(Saved entries)
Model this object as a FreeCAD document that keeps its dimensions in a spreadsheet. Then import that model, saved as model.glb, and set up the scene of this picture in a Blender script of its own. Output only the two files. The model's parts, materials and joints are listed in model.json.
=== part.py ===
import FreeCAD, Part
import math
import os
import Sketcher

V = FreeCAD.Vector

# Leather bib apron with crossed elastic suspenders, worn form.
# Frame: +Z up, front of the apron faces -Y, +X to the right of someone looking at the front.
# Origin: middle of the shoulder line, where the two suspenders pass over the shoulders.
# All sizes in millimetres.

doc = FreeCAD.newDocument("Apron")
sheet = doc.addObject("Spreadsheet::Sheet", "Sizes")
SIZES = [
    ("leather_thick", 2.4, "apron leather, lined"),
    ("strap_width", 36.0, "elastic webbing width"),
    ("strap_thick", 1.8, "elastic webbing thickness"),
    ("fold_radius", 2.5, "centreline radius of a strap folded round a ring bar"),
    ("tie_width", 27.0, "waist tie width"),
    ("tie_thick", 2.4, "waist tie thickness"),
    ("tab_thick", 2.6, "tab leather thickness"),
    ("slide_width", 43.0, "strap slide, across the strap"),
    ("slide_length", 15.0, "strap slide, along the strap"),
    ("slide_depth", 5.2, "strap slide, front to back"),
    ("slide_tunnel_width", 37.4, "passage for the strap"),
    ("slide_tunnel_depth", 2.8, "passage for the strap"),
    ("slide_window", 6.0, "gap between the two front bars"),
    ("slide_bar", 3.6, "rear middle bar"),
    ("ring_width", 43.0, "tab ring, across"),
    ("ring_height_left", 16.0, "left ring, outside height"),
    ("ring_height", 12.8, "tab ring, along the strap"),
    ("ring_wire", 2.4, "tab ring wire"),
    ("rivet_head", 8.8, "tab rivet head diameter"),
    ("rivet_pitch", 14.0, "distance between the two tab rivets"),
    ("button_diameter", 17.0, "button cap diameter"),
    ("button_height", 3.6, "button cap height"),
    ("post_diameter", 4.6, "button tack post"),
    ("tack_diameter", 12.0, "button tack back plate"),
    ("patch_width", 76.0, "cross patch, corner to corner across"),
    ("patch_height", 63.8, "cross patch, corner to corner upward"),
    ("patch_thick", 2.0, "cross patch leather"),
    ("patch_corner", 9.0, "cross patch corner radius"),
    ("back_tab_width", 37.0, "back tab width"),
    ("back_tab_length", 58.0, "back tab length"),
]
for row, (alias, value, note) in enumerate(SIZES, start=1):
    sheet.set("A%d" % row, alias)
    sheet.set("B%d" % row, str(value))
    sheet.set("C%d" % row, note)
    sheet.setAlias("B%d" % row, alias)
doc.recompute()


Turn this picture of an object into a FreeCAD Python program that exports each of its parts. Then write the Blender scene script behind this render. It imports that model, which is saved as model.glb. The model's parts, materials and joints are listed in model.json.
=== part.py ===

:: Set exercise ::
Return a word-for-word copy of the lines from the beginning of the listing to the line holding "# All sizes in millimetres.", both kept.

:: Solution ::
Model this object as a FreeCAD document that keeps its dimensions in a spreadsheet. Then import that model, saved as model.glb, and set up the scene of this picture in a Blender script of its own. Output only the two files. The model's parts, materials and joints are listed in model.json.
=== part.py ===
import FreeCAD, Part
import math
import os
import Sketcher

V = FreeCAD.Vector

# Leather bib apron with crossed elastic suspenders, worn form.
# Frame: +Z up, front of the apron faces -Y, +X to the right of someone looking at the front.
# Origin: middle of the shoulder line, where the two suspenders pass over the shoulders.
# All sizes in millimetres.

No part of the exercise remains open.